See CLM ¶8691, ¶9238

The Insolvency Service has published an evaluation report looking at the effects in practice of the corporate insolvency provisions of the Enterprise Act 2002.  The report includes detailed analysis of statistics comparing various aspects of pre- and post-Enterprise Act insolvencies (principally administrations and administrative receiverships).

The report draws out the positive effects of the Act:

» the increased use of the administration procedure as opposed to administrative receivership, in particular by small and medium-sized companies;

» the popularity of the out-of-court method of entering administration, compared to the court procedure (see CLM 8710+); and

» more positive outcomes of administration in terms of the length of time administrations take (due to the time limit on the administrator’s appointment, see CLM ¶8999+), increased returns to secured and preferential creditors and some reductions in the cost of the procedure.
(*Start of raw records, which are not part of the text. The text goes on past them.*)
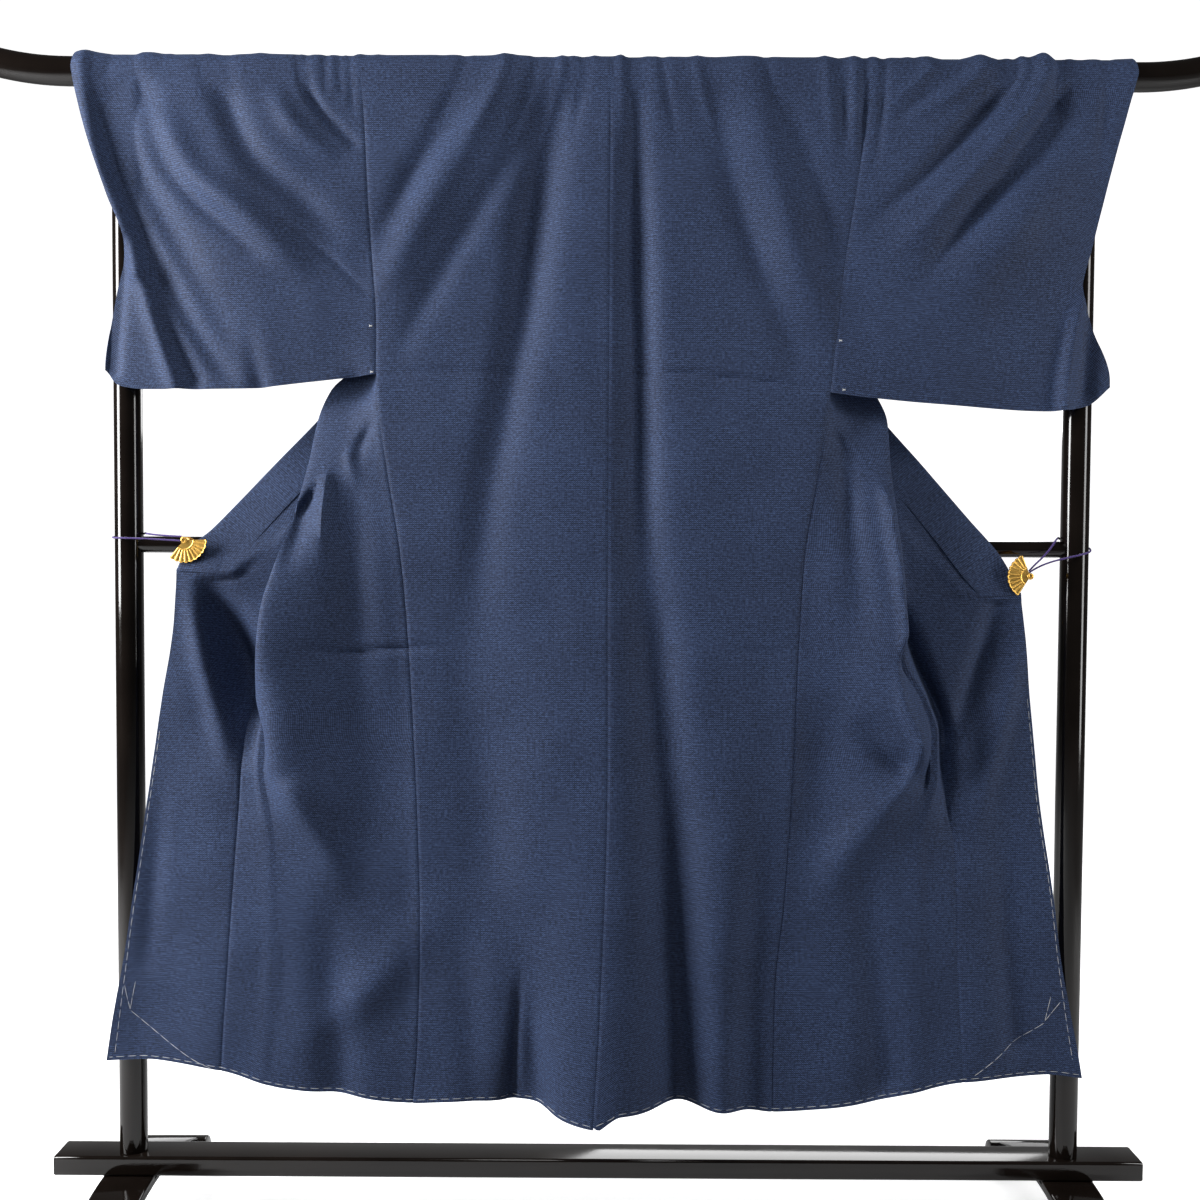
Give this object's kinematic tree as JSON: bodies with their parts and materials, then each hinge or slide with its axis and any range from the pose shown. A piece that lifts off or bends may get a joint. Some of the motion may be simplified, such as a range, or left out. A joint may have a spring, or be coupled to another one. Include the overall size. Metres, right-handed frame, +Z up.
{
  "type": "kimono on a kimono stand",
  "caption": "Men's kimono hung by its sleeves on a free-standing rail, back outwards, its fronts spread sideways and held by fan-shaped clips on cords.",
  "frame": {"origin": "on the floor, under the middle of the stand", "axes": "+Z up, +X along the top rail towards the right sleeve as the back of the garment is looked at, +Y away from the back of the garment, through it to its open front"},
  "size_m": [1.7692, 0.381, 1.6218],
  "materials": {
    "navy_cloth": "fine matt weave with a faint slub, a slight sheen",
    "black_lacquer": "gloss black lacquer",
    "gold_metal": "bright gold plate",
    "purple_cord": "twisted cord"
  },
  "bodies": {
    "root": {"body_left": "navy_cloth", "body_right": "navy_cloth", "okumi_left": "navy_cloth", "okumi_right": "navy_cloth", "sleeve_left": "navy_cloth", "sleeve_right": "navy_cloth", "collar": "navy_cloth", "top_rail": "black_lacquer", "rail_cap_left": "black_lacquer", "rail_cap_right": "black_lacquer", "crossbar": "black_lacquer", "base_rail": "black_lacquer", "upright_left": "black_lacquer", "upright_right": "black_lacquer", "foot_left": "black_lacquer", "foot_right": "black_lacquer", "clip_fan_left": "gold_metal", "clip_fan_right": "gold_metal", "clip_jaw_left": "gold_metal", "clip_jaw_right": "gold_metal", "tie_cord_left": "purple_cord", "tie_cord_right": "purple_cord"}
  },
  "joints": []
}
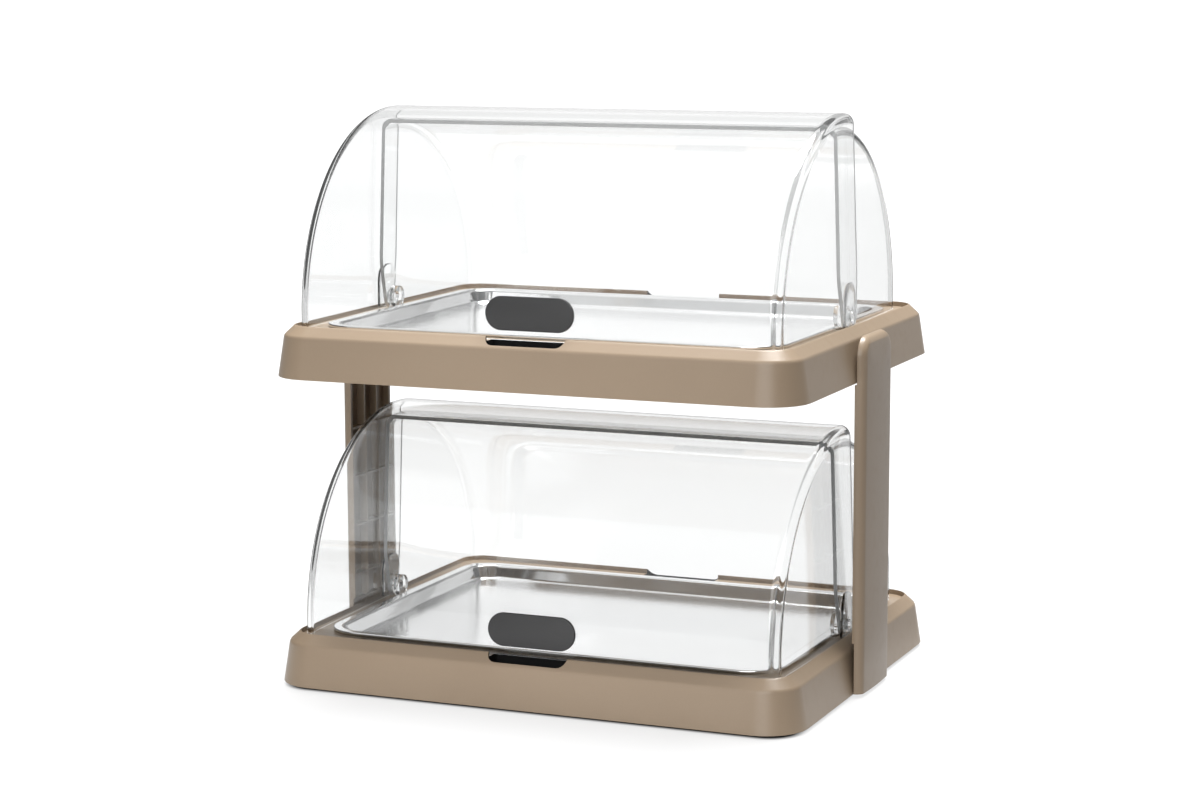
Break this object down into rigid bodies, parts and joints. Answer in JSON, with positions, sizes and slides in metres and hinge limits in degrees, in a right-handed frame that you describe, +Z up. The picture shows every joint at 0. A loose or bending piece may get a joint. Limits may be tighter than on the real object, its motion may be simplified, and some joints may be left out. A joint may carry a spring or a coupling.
{
  "type": "chilled roll-top display",
  "caption": "Counter-top chilled display on stacked moulded bases: clear nested roll-top hoods turn over lift-out steel trays laid on cooling packs.",
  "frame": {"origin": "centre of the footprint, on the surface the feet stand on", "axes": "+X to the right seen from the front, +Y to the rear, +Z up; the hoods turn about lines along X"},
  "size_m": [0.456, 0.36, 0.4543],
  "materials": {
    "taupe_plastic": "fine moulded texture",
    "clear_plastic": "clear and glossy",
    "polished_steel": "polished",
    "dark_plastic": "satin",
    "pack_plastic": "satin polyethylene",
    "zinc_steel": "zinc plated",
    "foot_rubber": "matt"
  },
  "bodies": {
    "stand": {"lower_base_housing": "taupe_plastic", "lower_bottom_plate": "taupe_plastic", "lower_left_cooling_pack": "pack_plastic", "lower_left_pivot_post": "clear_plastic", "lower_front_left_plate_screw": "zinc_steel", "lower_rear_left_plate_screw": "zinc_steel", "lower_left_low_column_screw": "zinc_steel", "lower_left_high_column_screw": "zinc_steel", "lower_right_cooling_pack": "pack_plastic", "lower_right_pivot_post": "clear_plastic", "lower_front_right_plate_screw": "zinc_steel", "lower_rear_right_plate_screw": "zinc_steel", "lower_right_low_column_screw": "zinc_steel", "lower_right_high_column_screw": "zinc_steel", "upper_base_housing": "taupe_plastic", "upper_bottom_plate": "taupe_plastic", "upper_left_cooling_pack": "pack_plastic", "upper_left_pivot_post": "clear_plastic", "upper_front_left_plate_screw": "zinc_steel", "upper_rear_left_plate_screw": "zinc_steel", "upper_left_low_column_screw": "zinc_steel", "upper_left_high_column_screw": "zinc_steel", "upper_right_cooling_pack": "pack_plastic", "upper_right_pivot_post": "clear_plastic", "upper_front_right_plate_screw": "zinc_steel", "upper_rear_right_plate_screw": "zinc_steel", "upper_right_low_column_screw": "zinc_steel", "upper_right_high_column_screw": "zinc_steel", "left_column": "taupe_plastic", "right_column": "taupe_plastic", "front_left_foot": "foot_rubber", "front_right_foot": "foot_rubber", "rear_left_foot": "foot_rubber", "rear_right_foot": "foot_rubber"},
    "lower_tray": {"lower_steel_tray": "polished_steel"},
    "lower_front_cover": {"lower_front_hood": "clear_plastic", "lower_grip_plate": "dark_plastic"},
    "lower_rear_cover": {"lower_rear_hood": "clear_plastic"},
    "upper_tray": {"upper_steel_tray": "polished_steel"},
    "upper_front_cover": {"upper_front_hood": "clear_plastic", "upper_grip_plate": "dark_plastic"},
    "upper_rear_cover": {"upper_rear_hood": "clear_plastic"}
  },
  "joints": [
    {"name": "lower_front_cover_turn", "type": "hinge", "parent": "stand", "child": "lower_front_cover", "pos_m": [0, 0, 0.05], "axis": [-1, 0, 0], "range_deg": [0, 75]},
    {"name": "lower_rear_cover_turn", "type": "hinge", "parent": "stand", "child": "lower_rear_cover", "pos_m": [0, 0, 0.05], "axis": [1, 0, 0], "range_deg": [0, 75]},
    {"name": "lower_tray_lift", "type": "slide", "parent": "stand", "child": "lower_tray", "axis": [0, 0, 1], "range_m": [0, 0.022]},
    {"name": "upper_front_cover_turn", "type": "hinge", "parent": "stand", "child": "upper_front_cover", "pos_m": [0, 0, 0.296], "axis": [-1, 0, 0], "range_deg": [0, 75]},
    {"name": "upper_rear_cover_turn", "type": "hinge", "parent": "stand", "child": "upper_rear_cover", "pos_m": [0, 0, 0.296], "axis": [1, 0, 0], "range_deg": [0, 75]},
    {"name": "upper_tray_lift", "type": "slide", "parent": "stand", "child": "upper_tray", "axis": [0, 0, 1], "range_m": [0, 0.022]}
  ]
}
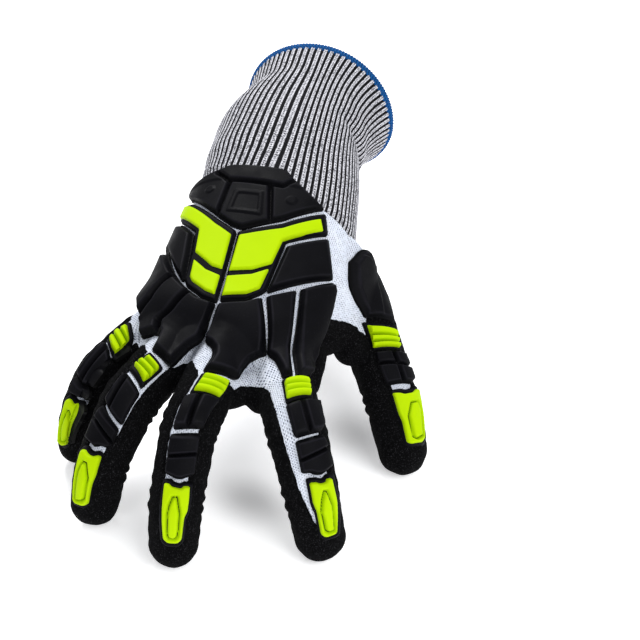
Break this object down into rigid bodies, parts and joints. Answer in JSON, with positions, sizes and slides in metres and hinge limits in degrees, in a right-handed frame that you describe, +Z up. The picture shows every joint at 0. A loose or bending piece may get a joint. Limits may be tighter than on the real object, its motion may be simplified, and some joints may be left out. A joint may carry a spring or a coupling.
{
  "type": "impact resistant work glove",
  "caption": "Right-hand knitted work glove with a dipped palm coat, ribbed cuff and moulded impact guards on its back, worn open.",
  "frame": {"origin": "middle of the wrist, where the worn hand holds the glove", "axes": "+Y towards the forearm and the cuff's mouth, fingers towards -Y, +Z up, +X to the thumb side"},
  "size_m": [0.1642, 0.2858, 0.1294],
  "materials": {
    "white_knit": "fine knit, white with a blue cast and small dark flecks",
    "rib_knit": "ribbed knit, light ribs with black valleys",
    "blue_yarn": "overlocked yarn",
    "black_coat": "sandy matte dip",
    "black_rubber": "satin moulded rubber",
    "lime_rubber": "satin moulded rubber, fluorescent yellow-green"
  },
  "bodies": {
    "root": {"hand_back_liner": "white_knit", "hand_palm_liner": "white_knit", "knuckle_palm_liner": "white_knit", "rib_cuff": "rib_knit", "cuff_hem": "blue_yarn", "pull_tab": "black_rubber", "palm_coating": "black_coat", "wrist_pad": "black_rubber", "thumb_side_panel": "black_rubber", "little_side_panel": "black_rubber", "middle_knuckle_guard": "black_rubber", "index_inner_guard": "black_rubber", "index_outer_guard": "black_rubber", "outer_knuckle_guard": "black_rubber", "thumb_back_guard": "black_rubber", "left_chevron_base": "black_rubber", "left_chevron_upper": "lime_rubber", "left_chevron_lower": "lime_rubber", "right_chevron_base": "black_rubber", "right_chevron_upper": "lime_rubber", "right_chevron_lower": "lime_rubber", "index_stall": "white_knit", "index_flex_base": "black_rubber", "index_flex_ribs": "lime_rubber", "index_root_pad": "black_rubber", "index_middle_pad": "black_rubber", "index_tip_base": "black_rubber", "index_tip_cap": "lime_rubber", "middle_stall": "white_knit", "middle_flex_base": "black_rubber", "middle_flex_ribs": "lime_rubber", "middle_root_pad": "black_rubber", "middle_middle_pad": "black_rubber", "middle_tip_base": "black_rubber", "middle_tip_cap": "lime_rubber", "ring_stall": "white_knit", "ring_flex_base": "black_rubber", "ring_flex_ribs": "lime_rubber", "ring_root_pad": "black_rubber", "ring_middle_pad": "black_rubber", "ring_tip_base": "black_rubber", "ring_tip_cap": "lime_rubber", "little_stall": "white_knit", "little_flex_base": "black_rubber", "little_flex_ribs": "lime_rubber", "little_root_pad": "black_rubber", "little_middle_pad": "black_rubber", "little_tip_base": "black_rubber", "little_tip_cap": "lime_rubber", "thumb_stall": "white_knit", "thumb_flex_base": "black_rubber", "thumb_flex_ribs": "lime_rubber", "thumb_root_pad": "black_rubber", "thumb_tip_base": "black_rubber", "thumb_tip_cap": "lime_rubber"}
  },
  "joints": []
}
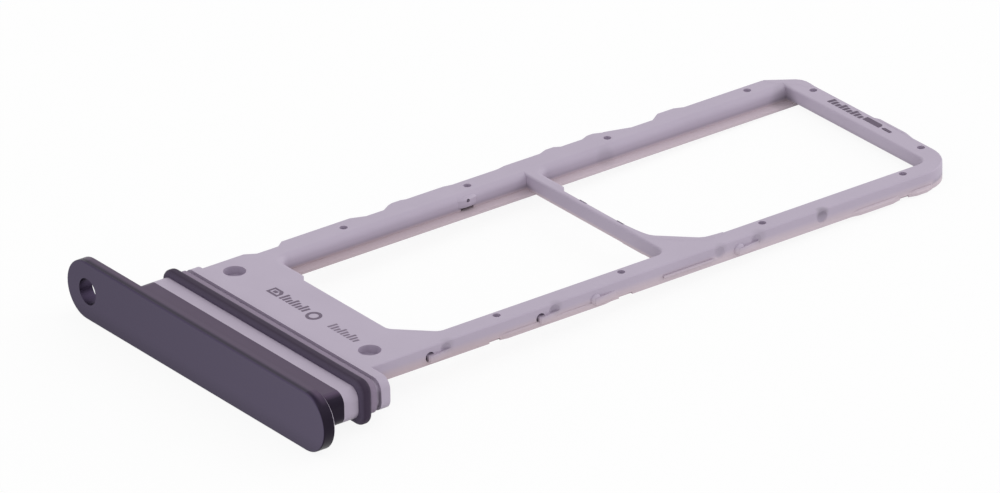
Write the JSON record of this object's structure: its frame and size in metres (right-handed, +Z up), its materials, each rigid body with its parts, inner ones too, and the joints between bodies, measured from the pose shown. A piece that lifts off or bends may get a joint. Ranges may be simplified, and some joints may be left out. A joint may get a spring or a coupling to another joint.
{
  "type": "sim card tray",
  "caption": "Slide-in card tray of a phone: a pill-shaped metal cap with an eject pin hole, a sealed neck and a thin moulded frame with card pockets one behind the other.",
  "frame": {"origin": "under the middle of the tray, level with the cap's lower edge", "axes": "+X from the cap to the tray's inner end, +Y along the cap towards the pin hole, +Z up, out of the card pockets"},
  "size_m": [0.0324, 0.0168, 0.0024],
  "materials": {
    "anodised_cap": "satin anodised, dark grey lilac",
    "moulded_tray": "fine satin moulding, pale grey lilac",
    "seal_rubber": "satin, dark grey"
  },
  "bodies": {
    "root": {"head_cap": "anodised_cap", "tray_frame": "moulded_tray", "seal_ring": "seal_rubber"}
  },
  "joints": []
}
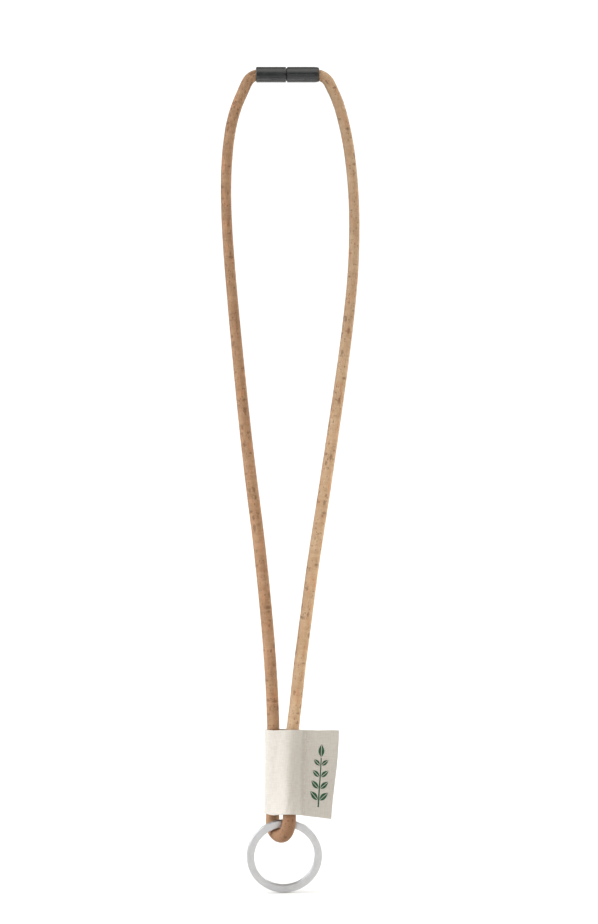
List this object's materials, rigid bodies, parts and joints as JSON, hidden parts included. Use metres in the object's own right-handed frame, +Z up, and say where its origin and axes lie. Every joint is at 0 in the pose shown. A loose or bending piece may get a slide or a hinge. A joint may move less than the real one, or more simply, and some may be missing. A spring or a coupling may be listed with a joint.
{
  "type": "lanyard",
  "caption": "Neck lanyard: round cork cord loop with a two-part pull-apart clasp, a folded canvas label and a split ring for keys.",
  "frame": {"origin": "middle of the clasp's underside, the inner top of the loop, where the lanyard lies on a neck or a hook", "axes": "+Z up, along the hanging lanyard; +X to the right, along the clasp's axis; +Y to the back, away from the label's printed face"},
  "size_m": [0.0552, 0.0164, 0.3308],
  "materials": {
    "clasp_plastic": "satin moulded black-grey plastic",
    "cork": "thin cork skin with darker brown flecks, dry matt",
    "core_cotton": "undyed cotton cord, hidden inside the cork",
    "label_canvas": "undyed plain-weave cotton canvas",
    "seam_thread": "undyed sewing thread",
    "print_ink": "dark green screen-print ink, matt",
    "ring_steel": "nickel-plated steel, satin"
  },
  "bodies": {
    "root": {"clasp_socket_half": "clasp_plastic", "cork_sheath_left": "cork", "cotton_core_left": "core_cotton"},
    "right_strand": {"clasp_plug_half": "clasp_plastic", "cork_sheath_right": "cork", "cotton_core_right": "core_cotton"},
    "label": {"canvas_label": "label_canvas", "seam_thread_front": "seam_thread", "seam_thread_back": "seam_thread", "label_print": "print_ink"},
    "ring": {"split_ring": "ring_steel"}
  },
  "joints": [
    {"name": "clasp_release", "type": "slide", "parent": "root", "child": "right_strand", "axis": [1, 0, 0], "range_m": [0, 0.008]},
    {"name": "label_slide", "type": "slide", "parent": "root", "child": "label", "axis": [0, 0, 1], "range_m": [0, 0.004]},
    {"name": "ring_swing", "type": "hinge", "parent": "root", "child": "ring", "pos_m": [-0.0011, 0, -0.2963], "axis": [0.9976, 0.0698, 0], "range_deg": [-90, 60]}
  ]
}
It also highlights some of the less desirable consequences of the Act, such as the apparent use of administration as a substitution for liquidation.  In addition, unsecured creditors have not yet seen the benefits of the procedure in terms of distribution.  This may largely be due to the fact that administrators do not have to ring-fence assets subject to pre-2003 floating charges for the benefit of unsecured creditors (see CLM ¶7994+).

The report recommends continued analysis of the effect of the Enterprise Act over time, especially since the impact of ring-fencing is yet to be felt.  It also suggests reviewing the CVL procedure to see why administration is becoming a popular alternative and whether any changes should be made to it.